The bills are in fact a major legal instrument to implement the new Japan-U.S. defense cooperation guidelines adopted in April. The informal bilateral talks laying the groundwork for the update probably started well before July 2014, when Abe announced the reinterpretation, with Japan notably setting the initiative for the new guidelines.

This is in sharp contrast with the U.S. initiatives for the first guidelines of 1978 and the updates in 1997. Japan back then was reactive due to its fear of being entrapped in a U.S.-initiated war in the Cold War and post-Cold War periods. Yet faced with China’s rapid rise and the relative decline of the U.S., today’s Japan initiated the talks for the first time, driven by fear of being abandoned by the U.S. should a major armed conflict break out with China.

Japan’s present motive and choice are manifest in the text of the new guidelines when meticulously compared with the 1997 version. Japan now accepts an extensive range of “primary responsibilities” to conduct a variety of defensive combat operations, while the U.S. is committed to “support and supplement the Self-Defense Forces.”

It must be noted that these phrases are used more than a dozen of times in the 2015 guidelines, but only a couple of times in the 1997 edition. As already established, Japan will defend not only its territory, including territorial waters and airspace, but now it has the added responsibility of guarding its air and maritime approaches.
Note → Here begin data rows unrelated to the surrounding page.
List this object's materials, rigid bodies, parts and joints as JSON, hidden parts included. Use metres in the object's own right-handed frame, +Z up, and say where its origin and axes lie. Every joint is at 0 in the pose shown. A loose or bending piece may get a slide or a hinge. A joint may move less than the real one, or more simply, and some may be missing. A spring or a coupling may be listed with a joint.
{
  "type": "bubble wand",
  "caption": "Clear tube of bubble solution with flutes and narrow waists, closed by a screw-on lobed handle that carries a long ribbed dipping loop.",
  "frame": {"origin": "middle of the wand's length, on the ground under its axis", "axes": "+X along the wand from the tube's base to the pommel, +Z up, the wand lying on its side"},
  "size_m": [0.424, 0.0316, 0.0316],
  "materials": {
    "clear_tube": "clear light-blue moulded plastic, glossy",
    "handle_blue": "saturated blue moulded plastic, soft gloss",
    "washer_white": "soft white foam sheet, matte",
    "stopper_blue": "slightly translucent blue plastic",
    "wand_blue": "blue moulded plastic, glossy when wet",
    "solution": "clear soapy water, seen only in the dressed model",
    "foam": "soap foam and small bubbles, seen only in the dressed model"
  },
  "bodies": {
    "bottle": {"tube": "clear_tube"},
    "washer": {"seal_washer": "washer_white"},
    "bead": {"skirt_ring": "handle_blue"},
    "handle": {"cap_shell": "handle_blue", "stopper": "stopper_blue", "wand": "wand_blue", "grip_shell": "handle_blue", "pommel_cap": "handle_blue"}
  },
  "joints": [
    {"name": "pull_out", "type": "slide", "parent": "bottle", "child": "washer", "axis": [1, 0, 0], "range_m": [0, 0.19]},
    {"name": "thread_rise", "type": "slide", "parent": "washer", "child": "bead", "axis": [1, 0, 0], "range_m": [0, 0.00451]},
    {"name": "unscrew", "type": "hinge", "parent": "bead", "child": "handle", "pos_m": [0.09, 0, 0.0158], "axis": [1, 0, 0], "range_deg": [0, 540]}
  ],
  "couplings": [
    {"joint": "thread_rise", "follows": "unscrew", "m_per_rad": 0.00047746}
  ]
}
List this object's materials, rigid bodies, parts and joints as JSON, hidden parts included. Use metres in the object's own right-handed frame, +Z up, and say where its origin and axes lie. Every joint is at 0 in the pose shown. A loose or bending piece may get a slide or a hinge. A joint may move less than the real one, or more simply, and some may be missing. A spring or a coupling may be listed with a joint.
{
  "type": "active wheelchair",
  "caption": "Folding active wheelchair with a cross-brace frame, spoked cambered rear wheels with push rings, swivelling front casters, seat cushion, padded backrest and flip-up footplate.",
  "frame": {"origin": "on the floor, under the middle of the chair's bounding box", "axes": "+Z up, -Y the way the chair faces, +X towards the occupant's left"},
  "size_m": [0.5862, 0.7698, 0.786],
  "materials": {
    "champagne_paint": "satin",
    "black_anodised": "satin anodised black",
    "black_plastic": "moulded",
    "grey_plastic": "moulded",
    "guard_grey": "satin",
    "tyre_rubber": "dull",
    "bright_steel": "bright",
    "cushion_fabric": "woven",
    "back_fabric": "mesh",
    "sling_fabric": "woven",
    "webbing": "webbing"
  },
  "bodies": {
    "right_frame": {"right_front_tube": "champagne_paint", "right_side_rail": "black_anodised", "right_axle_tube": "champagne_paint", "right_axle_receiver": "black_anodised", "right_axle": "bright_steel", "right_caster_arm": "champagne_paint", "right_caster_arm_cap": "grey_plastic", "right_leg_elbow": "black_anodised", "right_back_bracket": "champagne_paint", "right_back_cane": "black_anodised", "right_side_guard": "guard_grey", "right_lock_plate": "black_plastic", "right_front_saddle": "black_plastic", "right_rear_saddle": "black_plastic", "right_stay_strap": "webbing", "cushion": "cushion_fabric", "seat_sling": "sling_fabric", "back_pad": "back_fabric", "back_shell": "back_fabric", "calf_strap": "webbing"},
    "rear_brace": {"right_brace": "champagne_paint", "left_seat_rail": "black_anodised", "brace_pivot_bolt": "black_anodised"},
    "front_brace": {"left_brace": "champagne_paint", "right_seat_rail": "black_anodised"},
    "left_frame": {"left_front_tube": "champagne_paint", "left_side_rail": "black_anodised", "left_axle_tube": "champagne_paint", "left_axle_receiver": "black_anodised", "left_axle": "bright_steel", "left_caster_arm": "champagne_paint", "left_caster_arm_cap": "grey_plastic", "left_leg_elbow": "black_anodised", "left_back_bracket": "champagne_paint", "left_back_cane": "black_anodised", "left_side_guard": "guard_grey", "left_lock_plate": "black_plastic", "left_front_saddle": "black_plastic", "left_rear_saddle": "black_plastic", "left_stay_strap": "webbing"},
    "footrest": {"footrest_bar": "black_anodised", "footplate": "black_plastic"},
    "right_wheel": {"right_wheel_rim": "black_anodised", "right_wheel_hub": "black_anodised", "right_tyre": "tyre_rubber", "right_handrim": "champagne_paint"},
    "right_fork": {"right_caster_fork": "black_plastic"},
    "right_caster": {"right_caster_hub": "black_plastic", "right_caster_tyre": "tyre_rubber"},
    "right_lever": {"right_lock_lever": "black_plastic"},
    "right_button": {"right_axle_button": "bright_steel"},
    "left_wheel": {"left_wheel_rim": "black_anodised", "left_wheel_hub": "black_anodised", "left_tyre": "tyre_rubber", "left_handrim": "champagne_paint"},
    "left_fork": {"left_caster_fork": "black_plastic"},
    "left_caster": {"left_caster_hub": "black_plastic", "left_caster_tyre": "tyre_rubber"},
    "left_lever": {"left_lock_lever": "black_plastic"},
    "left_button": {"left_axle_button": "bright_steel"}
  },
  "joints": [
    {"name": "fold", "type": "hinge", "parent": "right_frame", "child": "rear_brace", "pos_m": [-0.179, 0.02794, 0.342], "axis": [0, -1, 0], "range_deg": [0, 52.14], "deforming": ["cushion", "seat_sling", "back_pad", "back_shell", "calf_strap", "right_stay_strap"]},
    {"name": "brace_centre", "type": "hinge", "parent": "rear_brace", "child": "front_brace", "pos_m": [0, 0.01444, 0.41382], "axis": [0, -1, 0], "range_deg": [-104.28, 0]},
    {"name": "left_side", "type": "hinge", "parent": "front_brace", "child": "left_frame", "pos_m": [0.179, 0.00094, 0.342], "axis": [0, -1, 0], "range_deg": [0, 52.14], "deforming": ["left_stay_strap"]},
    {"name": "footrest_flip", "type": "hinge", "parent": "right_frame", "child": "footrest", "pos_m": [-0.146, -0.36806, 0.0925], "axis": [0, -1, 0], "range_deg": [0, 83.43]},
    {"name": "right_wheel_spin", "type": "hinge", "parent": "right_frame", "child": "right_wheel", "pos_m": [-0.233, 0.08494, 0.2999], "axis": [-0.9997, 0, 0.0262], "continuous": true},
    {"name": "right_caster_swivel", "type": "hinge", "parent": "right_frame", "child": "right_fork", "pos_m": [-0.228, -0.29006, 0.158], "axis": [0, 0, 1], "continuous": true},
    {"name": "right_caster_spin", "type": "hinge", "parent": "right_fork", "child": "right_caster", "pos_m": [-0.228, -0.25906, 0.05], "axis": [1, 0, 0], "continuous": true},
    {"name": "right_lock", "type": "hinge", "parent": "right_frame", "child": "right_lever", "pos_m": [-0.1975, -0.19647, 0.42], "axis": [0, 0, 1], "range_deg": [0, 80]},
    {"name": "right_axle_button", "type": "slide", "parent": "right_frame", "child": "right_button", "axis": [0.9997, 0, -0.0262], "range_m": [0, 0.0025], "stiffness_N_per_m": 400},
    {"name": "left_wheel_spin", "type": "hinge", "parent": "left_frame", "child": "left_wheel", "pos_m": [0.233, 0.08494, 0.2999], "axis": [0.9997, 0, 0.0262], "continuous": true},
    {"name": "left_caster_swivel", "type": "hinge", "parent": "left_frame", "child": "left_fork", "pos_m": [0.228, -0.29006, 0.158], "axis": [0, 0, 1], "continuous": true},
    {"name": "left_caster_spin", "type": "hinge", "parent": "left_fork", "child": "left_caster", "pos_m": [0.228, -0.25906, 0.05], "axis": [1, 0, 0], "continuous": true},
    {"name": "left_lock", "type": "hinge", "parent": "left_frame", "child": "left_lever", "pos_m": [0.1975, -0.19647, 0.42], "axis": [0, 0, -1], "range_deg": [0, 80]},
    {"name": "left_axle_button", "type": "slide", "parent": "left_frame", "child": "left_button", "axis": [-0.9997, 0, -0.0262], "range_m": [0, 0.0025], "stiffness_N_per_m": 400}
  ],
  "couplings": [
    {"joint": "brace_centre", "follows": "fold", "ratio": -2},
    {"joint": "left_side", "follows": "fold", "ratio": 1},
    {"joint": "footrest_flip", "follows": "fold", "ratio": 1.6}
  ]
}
To achieve this, Japan would be required to mobilize all of its national power.

More specifically, the U.S. is no longer unequivocally bound to project its air power against enemy bases, including strikes by carrier-based aircraft. This may suggest that Japan would have to shoulder this role. As for missile defense, the U.S. is no longer committed explicitly to operating its system hand in hand with Japan. To counter a ground attack, the U.S. no longer pledges to come to Japan’s assistance. It is assumed that Japan would fight alone in a contingency involving the defense of remote, uninhabited islands, such as the Senkakus in the East China Sea.

All of these changes mean that Japan’s military role will expand significantly, while the U.S. involvement will shrink inversely. Unless a contingency escalates into a conflagration, Japan will have to be self-reliant in its defense. Thus, with the new guidelines, Japan intends to anchor the reluctant U.S. to its defense in the case of a major war with China. Revealingly, in practical terms, the new guidelines require Japan to significantly boost its defense budget and then enhance its military capabilities and preparedness. Unfortunately, the national debate has been limited to longtime constitutionality issues when it should, in essence, focus on strategic issues.
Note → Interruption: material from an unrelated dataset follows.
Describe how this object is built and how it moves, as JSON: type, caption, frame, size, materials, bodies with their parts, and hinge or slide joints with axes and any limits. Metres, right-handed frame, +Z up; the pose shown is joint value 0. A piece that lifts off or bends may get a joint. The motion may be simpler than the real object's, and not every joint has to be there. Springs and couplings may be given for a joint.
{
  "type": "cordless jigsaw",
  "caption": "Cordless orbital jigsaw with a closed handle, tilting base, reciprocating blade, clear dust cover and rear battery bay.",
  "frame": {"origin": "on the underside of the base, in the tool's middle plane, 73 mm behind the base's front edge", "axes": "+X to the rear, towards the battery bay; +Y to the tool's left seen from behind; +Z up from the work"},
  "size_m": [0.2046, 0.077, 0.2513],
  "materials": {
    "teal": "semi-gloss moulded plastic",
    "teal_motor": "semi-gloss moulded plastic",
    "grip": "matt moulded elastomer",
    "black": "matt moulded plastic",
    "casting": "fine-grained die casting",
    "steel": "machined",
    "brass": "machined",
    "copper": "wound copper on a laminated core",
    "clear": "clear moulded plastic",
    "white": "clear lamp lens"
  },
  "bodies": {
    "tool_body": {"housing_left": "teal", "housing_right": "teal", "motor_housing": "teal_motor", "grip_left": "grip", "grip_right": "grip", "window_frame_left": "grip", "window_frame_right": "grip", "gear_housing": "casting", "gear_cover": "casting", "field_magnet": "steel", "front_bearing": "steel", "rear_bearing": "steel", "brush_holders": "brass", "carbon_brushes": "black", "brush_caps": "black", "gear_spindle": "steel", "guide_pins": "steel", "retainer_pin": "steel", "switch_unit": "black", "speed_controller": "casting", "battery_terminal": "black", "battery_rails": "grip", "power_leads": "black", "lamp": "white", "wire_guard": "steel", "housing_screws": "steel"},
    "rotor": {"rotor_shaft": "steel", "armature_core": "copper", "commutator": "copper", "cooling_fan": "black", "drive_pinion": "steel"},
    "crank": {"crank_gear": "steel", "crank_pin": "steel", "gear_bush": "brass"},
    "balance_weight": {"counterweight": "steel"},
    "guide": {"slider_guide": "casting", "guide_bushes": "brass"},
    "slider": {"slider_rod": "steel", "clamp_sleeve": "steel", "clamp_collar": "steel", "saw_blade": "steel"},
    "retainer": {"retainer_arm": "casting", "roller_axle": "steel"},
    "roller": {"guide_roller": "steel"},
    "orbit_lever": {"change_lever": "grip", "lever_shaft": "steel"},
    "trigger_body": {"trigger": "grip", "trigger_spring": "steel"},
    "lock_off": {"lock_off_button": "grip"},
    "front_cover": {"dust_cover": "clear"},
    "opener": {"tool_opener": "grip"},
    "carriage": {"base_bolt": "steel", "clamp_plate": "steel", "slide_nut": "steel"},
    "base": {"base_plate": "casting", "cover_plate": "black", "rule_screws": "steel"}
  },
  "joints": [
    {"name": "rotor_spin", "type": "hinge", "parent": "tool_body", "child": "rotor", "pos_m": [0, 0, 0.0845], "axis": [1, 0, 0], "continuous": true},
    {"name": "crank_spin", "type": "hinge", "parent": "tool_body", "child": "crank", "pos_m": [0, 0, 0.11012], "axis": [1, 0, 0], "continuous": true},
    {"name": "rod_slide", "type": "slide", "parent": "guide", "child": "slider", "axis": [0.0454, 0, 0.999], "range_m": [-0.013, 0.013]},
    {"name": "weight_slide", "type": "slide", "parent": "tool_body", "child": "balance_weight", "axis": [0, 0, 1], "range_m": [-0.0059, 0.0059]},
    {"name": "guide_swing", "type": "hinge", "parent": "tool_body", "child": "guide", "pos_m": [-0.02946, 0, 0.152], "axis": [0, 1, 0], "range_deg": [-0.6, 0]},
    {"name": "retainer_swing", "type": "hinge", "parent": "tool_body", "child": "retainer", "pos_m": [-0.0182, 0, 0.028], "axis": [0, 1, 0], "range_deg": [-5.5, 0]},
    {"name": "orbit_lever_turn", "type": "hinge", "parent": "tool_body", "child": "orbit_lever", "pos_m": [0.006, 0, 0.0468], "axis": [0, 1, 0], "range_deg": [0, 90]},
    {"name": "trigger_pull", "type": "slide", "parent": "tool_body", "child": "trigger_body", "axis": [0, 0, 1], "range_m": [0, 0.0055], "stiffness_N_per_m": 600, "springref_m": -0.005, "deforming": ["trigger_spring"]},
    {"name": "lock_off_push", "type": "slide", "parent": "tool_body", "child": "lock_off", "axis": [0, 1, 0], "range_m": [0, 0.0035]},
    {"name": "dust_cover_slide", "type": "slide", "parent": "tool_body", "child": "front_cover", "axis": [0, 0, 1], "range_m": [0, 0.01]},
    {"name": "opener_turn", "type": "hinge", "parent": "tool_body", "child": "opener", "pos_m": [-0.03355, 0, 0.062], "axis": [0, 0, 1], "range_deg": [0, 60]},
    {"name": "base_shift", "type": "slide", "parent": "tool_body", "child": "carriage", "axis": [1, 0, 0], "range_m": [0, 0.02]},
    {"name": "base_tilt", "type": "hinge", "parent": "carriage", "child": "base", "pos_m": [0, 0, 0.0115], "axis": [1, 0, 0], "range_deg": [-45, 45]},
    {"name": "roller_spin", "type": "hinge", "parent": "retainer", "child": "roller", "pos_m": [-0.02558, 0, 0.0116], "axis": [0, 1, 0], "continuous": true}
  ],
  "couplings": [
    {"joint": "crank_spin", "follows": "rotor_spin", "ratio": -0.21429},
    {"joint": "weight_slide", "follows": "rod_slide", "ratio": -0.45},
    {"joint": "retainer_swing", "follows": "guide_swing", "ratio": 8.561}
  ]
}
Apparently, this deviation has resulted from Abe’s choice to evade public accountability for the critical nexus of the evolving East Asian security environment and the new guidelines. He has obscured the fact that Japan stands as an increasingly endangered front-line country under the U.S. geostrategy vis-a-vis bellicose China.
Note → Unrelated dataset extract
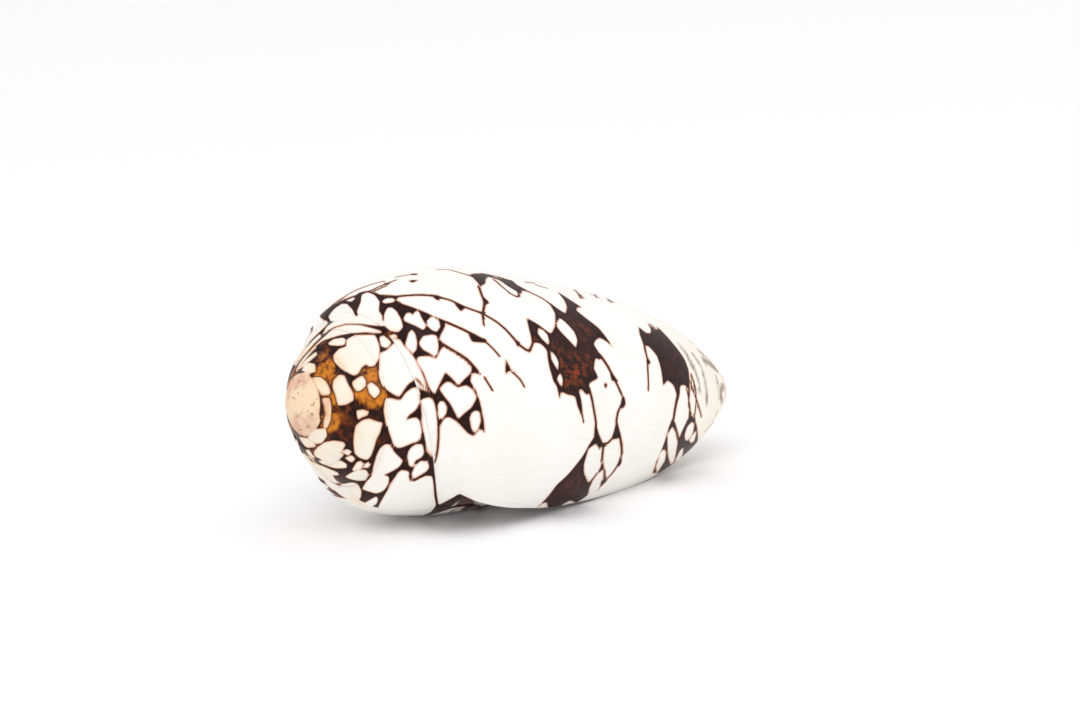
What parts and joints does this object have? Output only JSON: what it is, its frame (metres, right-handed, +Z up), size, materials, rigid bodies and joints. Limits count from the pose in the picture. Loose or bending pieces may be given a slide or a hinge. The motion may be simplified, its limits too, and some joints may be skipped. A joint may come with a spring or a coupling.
{
  "type": "cone shell",
  "caption": "Cone-shaped sea snail shell with rounded shoulders, a low domed spire and a long narrow aperture, lying on its aperture.",
  "frame": {"origin": "centre of the shell's box, on the surface it lies on", "axes": "+X along the shell from the spire to the front end, +Y away from the lip's side, +Z up; the shell lies on its lip, its early last whorl and the surface under its aperture"},
  "size_m": [0.0816, 0.0404, 0.0385],
  "materials": {
    "shell": "glossy porcelain-like white shell with a net of dark brown markings and an amber spire"
  },
  "bodies": {
    "root": {"shell": "shell"}
  },
  "joints": []
}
He has had senior bureaucrats manipulate the translation of the key phrase in the guidelines: “primary responsibility” has been obscured as “shutaiteki posture,” connoting a mere proactive mental orientation but not a definite commitment to shouldering the principal and initial burden of defensive combat operations. Needless to say, the Japanese-language version of the guidelines is almost always the basis of national debate, especially in Diet deliberations and news reporting. Most specialists in the field are silent about this linguistic manipulation.

It’s perhaps understandable that Abe, desiring to dodge the more burdensome frontal breakthrough that would demand squarely facing the pacifist public opinion, instead took a route that he believed would be much easier. Ironically, he ended up in the current legislative predicament that could jeopardize the medium-term viability of the LDP government.

The ongoing drama that has unfolded in and outside the Diet bespeaks that Japanese democracy is still in the making. To grasp the weaknesses in Japan’s alliance management, the U.S. and its major allies have to pay due attention to the Japanese translation of important security policy documents, in which original meanings may be obscured as a result of domestic dynamics.

Masahiro Matsumura is a professor of international politics at St. Andrew’s University (Momoyama Gakuin University) in Izumi, Osaka Prefecture.